Neither: some self-loops present, some absent. This is the "mixed" middle ground — you are neither universally reflexive nor universally loop-free.

Many natural relations fall into this middle category, especially when you build them up piecewise. In JEE problems you should not assume "not reflexive" means "irreflexive" — it usually means "missing at least one self-loop," which is a weaker condition.

Spotting the failure in a list

Problems often give you a relation as a list of pairs, like

R = \{(1, 1), (1, 2), (2, 1), (3, 3), (3, 4)\}

and ask, "Is R reflexive on A = \{1, 2, 3, 4\}?"

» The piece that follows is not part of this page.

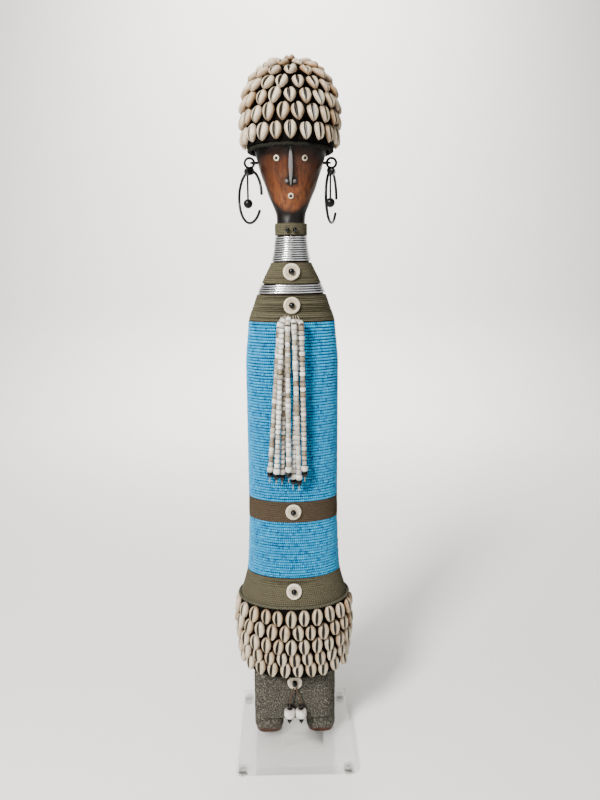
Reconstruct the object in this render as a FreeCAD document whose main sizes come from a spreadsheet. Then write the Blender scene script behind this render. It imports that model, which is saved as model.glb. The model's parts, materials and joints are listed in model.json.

Reflex: find every self-loop in the list. (1, 1): yes. (2, 2): missing. (3, 3): yes. (4, 4): missing. Two missing self-loops — not reflexive. Done in seven seconds.

The trick is to read the list only for self-loops on the first pass, ignoring every other pair. The other pairs cannot compensate for or invalidate a missing self-loop. This is a purely visual, single-axis check.

Training the reflex

For any relation R on a finite set A, list the self-loops first. Then tick them off against the elements of A.
If every element has its self-loop, reflexivity holds. Otherwise, you have a counter-example (any element whose self-loop is missing).
In an exam, write down A = \{a_1, a_2, \ldots\} on rough paper. Then cross out each a_i for which (a_i, a_i) \in R. A surviving element is a counter-example.

That is the whole method. Reflexivity becomes a checklist, not a theorem — and the checklist is visible in the picture.